Public support for women’s leadership is also growing. Surveys show strong backing for women in politics in countries such as Liberia, South Africa, and Ghana, although social resistance and political harassment remain significant barriers. Cultural attitudes are shifting, but not evenly.
Evidence suggests that countries with historical traditions of female leadership tend to show stronger female representation today. This suggests that cultural memory matters. Where women historically exercised authority, modern societies are often more open to women leading again.
Africa’s path to women’s leadership is distinct. Unlike some Western models that frame tradition as an obstacle, African women often draw on traditional legitimacy while navigating modern institutions. They are blending cultural authority, institutional power, and economic influence into a leadership model rooted in African realities.
Even so, structural barriers remain. Political systems are still often controlled by male networks. Women face unequal access to campaign finance, greater public scrutiny, and persistent assumptions that leadership is masculine.
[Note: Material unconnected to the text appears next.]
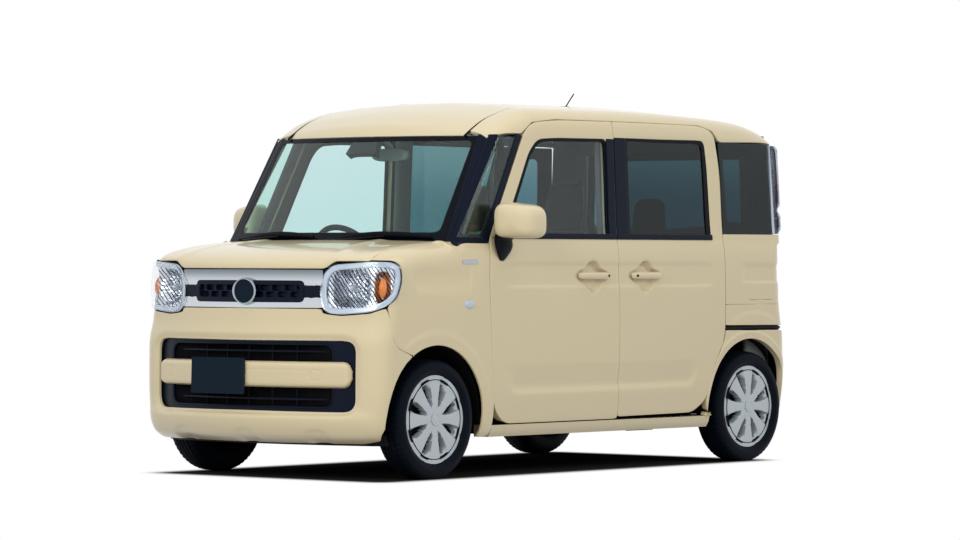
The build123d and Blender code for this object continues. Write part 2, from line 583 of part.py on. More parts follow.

In some cases, representation has increased without producing bigger institutional change.
Still, the rise of women in leadership is about more than gender equity. It is a broader development issue. Greater female participation in leadership is linked to more inclusive policymaking, stronger investments in health and education, improved governance outcomes, and broader economic growth.
Women already account for a large share of Africa’s entrepreneurial and self-employed population. As more women enter leadership, the impact extends beyond politics into the social and economic foundations of national development.
The next stage of progress will not be about access alone. It will be about consolidation: strengthening policy influence, expanding leadership pipelines, building pan-African networks, and normalising women’s authority across institutions.
Africa’s story of women in leadership is not simply a story of progress. It is a story of restoration.
From Yaa Asantewaa to Ngozi Okonjo-Iweala, African women have always shaped the continent’s future. What is changing now is not their capacity to lead, but the structures around them.
The future of African leadership will be defined not by whether women are present, but by how power is shared, sustained, and transformed.
Tradition is not the barrier. It is the blueprint.